Nicht weit entfernt liegt der Mercado de Brujas, der Hexenmarkt, auf dem getrocknete Lamaföten und Lamababys, welche ein natürlicher Tod ereilt hat, angeboten werden. Zusammen mit anderen Ingredienzien werden diese bei Ritualen an Pachamama (Mutter Erde) von den Schamanen in oben El Alto geopfert, mit Blick auf die Berge. Daneben werden auch Glücksbringer, Amulette und Liebestränke verkauft. Auch wenn 70 % der Bolivianer*innen katholisch sind, bedeutet das längst nicht, dass der präkolumbianische Glaube verdrängt worden wäre, vielmehr hat eine Vermischung stattgefunden, der sich teilweise auch an den Fassaden der Gotteshäuser widerspiegelt. Auch auf dem Zentralfriedhof mit seinen langen Reihen von Gräbern und den jährlich wechselnden Graffiti ist dieser Synkretismus spürbar. 

Stand am Hexenmarkt
Zentralfriedhof
Zentralfriedhof

La Paz ("Der Friede"), vollständig Nuestra Señora de La Paz, erhielt ihren Namen nach der Wiederherstellung des Friedens nach einem Bürgerkrieg, den der Konquistador Gonzalo Pizarro angezettelt hatte. Seit 1827 gilt auch La Paz de Ayacucho als offizieller Name, was noch einmal die Bedeutung der oben erwähnten Schlacht untermalt. La Paz befindet sich in einem Talkessel des bolivianischen Altiplano, auf einer Höhe von 3'640 bis 4'150 m.ü.M. Sie ist damit die höchstgelegene Metropole der Welt – zusammen mit den umliegenden, mit ihr verschmolzenen Städten zählt sie 2.1 Millionen Einwohner.

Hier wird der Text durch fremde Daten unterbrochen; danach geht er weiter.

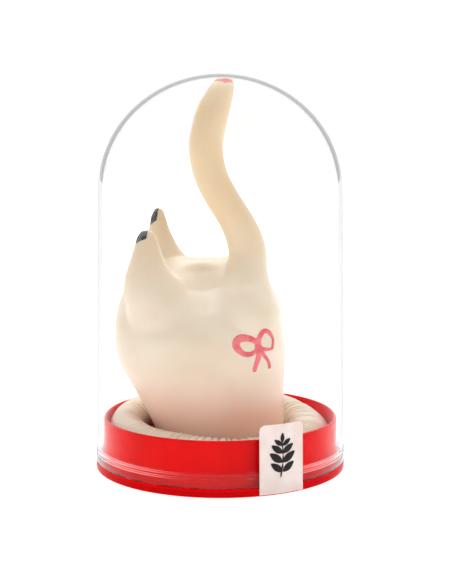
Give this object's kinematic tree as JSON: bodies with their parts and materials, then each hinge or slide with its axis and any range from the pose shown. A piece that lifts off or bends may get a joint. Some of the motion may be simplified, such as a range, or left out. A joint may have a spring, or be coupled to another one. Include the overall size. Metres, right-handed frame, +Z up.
{
  "type": "latex mouse figure in display dome",
  "caption": "Moulded latex mouse with a tall curved tail and a rolled collar, standing under a clear bell dome on a round red base, closed by a paper seal.",
  "frame": {"origin": "centre of the underside of the base, on the plane it stands on", "axes": "+Z up through the dome's crown, -X towards the mouse's head, +X towards its tail, -Y towards the side with the bow"},
  "size_m": [0.06, 0.06, 0.0935],
  "materials": {
    "base_plastic": "glossy moulded plastic",
    "dome_clear": "clear moulded plastic",
    "latex": "satin, slightly translucent latex",
    "latex_collar": "satin latex, finely wrinkled",
    "pink_paint": "thin brushed paint",
    "red_paint": "thin dipped paint",
    "charcoal_paint": "thin mottled paint",
    "brown_paint": "thin painted dots",
    "label_paper": "smooth white paper",
    "label_ink": "black print"
  },
  "bodies": {
    "base": {"base": "base_plastic"},
    "figure": {"figure_body": "latex", "rolled_collar": "latex_collar", "painted_bow": "pink_paint", "near_ear_paint": "charcoal_paint", "far_ear_paint": "charcoal_paint", "near_eye_paint": "brown_paint", "far_eye_paint": "brown_paint", "nose_paint": "brown_paint"},
    "tail": {"figure_tail": "latex", "tail_tip_paint": "red_paint"},
    "dome": {"dome": "dome_clear"},
    "seal": {"seal_label": "label_paper", "seal_motif": "label_ink"}
  },
  "joints": [
    {"name": "figure_lift", "type": "slide", "parent": "base", "child": "figure", "axis": [0, 0, 1], "range_m": [0, 0.03]},
    {"name": "tail_sway", "type": "hinge", "parent": "figure", "child": "tail", "pos_m": [0.006, 0, 0.038], "axis": [0, 1, 0], "range_deg": [-10, 1.5], "stiffness_Nm_per_rad": 0.01},
    {"name": "dome_lift", "type": "slide", "parent": "figure", "child": "dome", "axis": [0, 0, 1], "range_m": [0, 0.1]},
    {"name": "seal_peel", "type": "hinge", "parent": "dome", "child": "seal", "pos_m": [0.01372, -0.02647, 0.016], "axis": [-0.8878, -0.4602, 0], "range_deg": [0, 85]}
  ]
}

Um die Stadtteile besser miteinander zu verbinden, werden seit 2013 durch einen bekannten österreichischen Hersteller farbkodierte Gondelbahnen gebaut. Von vierzehn geplanten Linien sind bis jetzt zehn in Betrieb; das Netz ermöglicht eine aussichtsreiche Stadtrundfahrt und dient rund 200'000 Pendler*innen täglich der Fortbewegung. Auch den Sonntagsmarkt in der auf dem Altiplano gelegenen Stadt El Alto erreicht man über den Häusern schwebend bequem innerhalb weniger Minuten – der hiesige Sonntagsmarkt erstreckt sich über 400 Häuserblocks und ist damit weltweit der grösste.

Lichtermeer von La Paz

Von La Paz aus machte ich mit einem Bergführer eine Tagestour auf den als Pico Austria bekannten Chiarkollu ("Weisser Berg" in Aymara). Er befindet sich in der Cordillera Real, einer Hochgebirgskette der Anden, und ist atemberaubende 5'350 Meter hoch. Tatsächlich zu überwinden waren zwar nur rund 1'000 Höhenmeter, ich musste dennoch einige Verschnaufspausen einlegen. Bei gutem Wetter hätte man Aussicht auf den Titicacasee, allerdings hatte ich diesbezüglich kein Glück: In der Nacht hatte es geschneit und in der Ferne raubten dichte Wolken die Sicht. Dafür gesellten sich beim Mittagessen auf dem Gipfel zwei Greifvögel zu uns.

Blick vom Gipfel

Zum Abschluss meines Bolivien-Aufenthalts fuhr ich an den Lago Titicaca, den höchsten schiffbaren See des Erdballs auf 3'812 m.ü.M. Copacabana an seinem Ufer ist ein Stützpunkt der Marine des Binnenstaats Bolivien und gilt als der bedeutendste Wallfahrtsort des Landes. In der Basilika wird die Virgen Morena, die dunkle Jungfrau, als Schutzheilige des Sees verehrt. Jedes Wochenende lassen Pilger*innen aus Peru und Bolivien hier ihre Fahrzeuge von einem Mönch und einem Schamanen segnen. Ich hingegen bestieg im Hafen ein Boot zur Isla del Sol, der Sonneninsel. Den Inka und bereits Kulturen vor ihnen war die Insel heilig und es befinden sich mehrere Heiligtümer auf ihr, darunter der "Sonnentempel" Pilko Kaina im südlichen Teil.

Sonnentempel Pilko Kaika

Nach einer Übernachtung auf der ursprünglich Isla Titicaca ("Steinpuma") genannten Insel besuchte ich auch den Nordteil, wo sich die Ruinen von Chinkana und der heilige Fels befinden, welcher der Geburtsort des Schöpfergottes Viracocha und Ursprung des Inkareichs sein soll. Der Legende nach soll der Sonnen- und Regenbogengott Inti am Strand die ersten Inka, Manco Cápac und dessen Frau Mama Ocllo, aus Schaum geschaffen haben.

Ruinen von Chinkana

Christiane
hat geschrieben
Donnerstag, Februar 8, 2024
Bolivien scheint ja ein ganz spannendes Land zu sein.